As for Arab non-citizens of Israel, those living in Gaza or the West Bank, Ben-Abba is correct; these people do face oppression. It’s a sad reality, but this oppression, requires context. People living in these areas do not face oppression because of their Arab ethnicity, but rather because some groups of Palestinians represent a security threat to Israel. Since 2005, when Israel unilaterally withdrew from the territory, over 8,000 rockets have been fired from Gaza into Israel. Gaza’s leadership, Hamas, which the UN considers a terrorist organization, encourages and partakes in these attacks which are nearly always first strikes on Israel.
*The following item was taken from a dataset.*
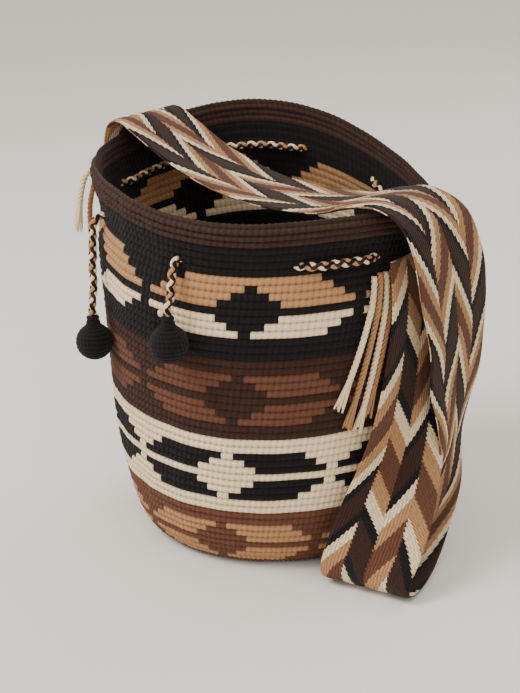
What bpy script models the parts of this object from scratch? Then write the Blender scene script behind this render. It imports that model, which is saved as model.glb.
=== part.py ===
"""Wayuu mochila: a crocheted bucket bag with a braided strap and a drawcord.

Metres, +Z up.  The origin is the centre of the flat underside of the base,
-Y is the side where the two ends of the drawcord hang, and the ends of the
strap are sewn to the wall at +X and -X.
"""
import math

import bmesh
import bpy
from mathutils import Matrix, Vector

WALL = 0.0045               # thickness of the crochet
STEPS = 60                  # sides of the turned body
EYELET_Z = 0.2725           # height of the drawcord's row at the front
EYELET_HALF_WIDTH = 0.0130  # along the round
EYELET_HALF_HEIGHT = 0.0060
EYELET_DEPTH = 0.030        # of its cutter, through the wall
EYELET_SIDES = 16
EYELET_TANGENT = 0.05       # angle to either side that gives the slope of the drawcord's row
EYELETS = (9, 48, 76, 106, 138, 176, 204, 238, 252, 290, 306, 325)

STRAP_WIDTH = 0.080
STRAP_THICKNESS = 0.0035
STRAP_ACROSS = 4            # quads across the ribbon
STRAP_STEP = 0.016          # spacing of its sections

CORD_RADIUS = 0.0034
CORD_CLEAR = 0.0020         # from the cord to the wall
EYELET_RUN = 5.4            # degrees from an eyelet's middle to clear of the wall
SHORT_RUN = 12              # degrees between eyelets under which the cord takes one bow
CORD_DROP = 0.0075          # from the eyelet to where the hanging end has turned down
CORD_LIP = 0.0042           # how far it stands out there
CORD_SAG = 0.0045           # and how much farther lower down
CORD_PLUMB = 0.008          # straight length above the ball's neck
TUBE_ROUNDNESS = 2          # bevel resolution of cords and ropes

BALL_RADIUS = 0.0155
NECK_RADIUS = 0.0050
NECK_HEIGHT = 0.0075
GAP = 0.0003
BALL_SIDES = 24
BALL_RINGS = 12
BALL_CLEAR = 0.0012         # from the ball to the wall
LEFT_BALL = (-30.0, 0.186)   # angle round the bag, height of the centre
RIGHT_BALL = (9.0, 0.211)

FRINGE_RADIUS = 0.0025
FRINGE_STEP = 0.012
FRINGE_ROOT = 0.0048        # from the wall to the middle of a rope at its top
FRINGE_BOW = 1.3            # how late a rope swings from its top angle to its tip angle

# Outer side of the front, rim to base, as radius and height.
OUTLINE = ((0.1475, 0.305), (0.1478, 0.298), (0.1466, 0.290), (0.1425, 0.2705), (0.1448, 0.256),
           (0.1465, 0.240), (0.1462, 0.218), (0.1452, 0.195), (0.1442, 0.165), (0.1430, 0.135),
           (0.1416, 0.105), (0.1390, 0.075), (0.1352, 0.050), (0.1290, 0.026), (0.1195, 0.008),
           (0.1050, 0.0), (0.070, 0.0), (0.035, 0.0), (0.0, 0.0))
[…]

During the Second Intifada, the West Bank leadership, Fatah, sat, watched and applauded as terrorists murdered close to 1,000 Israeli civilians in cold blood. Despite this, Israel regularly brings aid to these communities including more than one million tons of humanitarian supplies in the past 18 months to Gaza. The security barrier running along the West Bank, which was built after the Second Intifada, has put a halt to terrorism arising in the West Bank, while Israel’s siege on Gaza lessens the flow of rockets into the strip. Israel has every right to protect the lives of its citizens, and the blame for lost civil liberties for Palestinians must be shared between both Israel and the Palestinian leadership – or lack thereof – which has done too little to stop acts of terror against Israel.

Israel should not be free of criticism; Israel deserves criticism just like every other country in the world. However, Ben-Abba’s article criticizes Israel entirely unfairly, and in doing so, ignores many other, far worse, atrocities in the region. Take Syria, for example.

When Ben-Abba calls for Middlebury to divest from Israel, it must be made clear that to divest from Israel is to divest from values like democracy, self determination and liberal progress. The Israeli Defense Force has the lowest civilian-combatant ratio in the history of the world. I question Ben-Abba’s motive for selectively calling out Israel, rather than China or Russia – countries with truly atrocious human rights records. As Middlebury students who care deeply about such values, we must critically assess Ben-Abba’s proposition and recognize that introducing Israel into the divestment conversation will result in the destruction of our divestment movement as a whole.

WILLIE GOODMAN '16 is from Highland Park, Ill.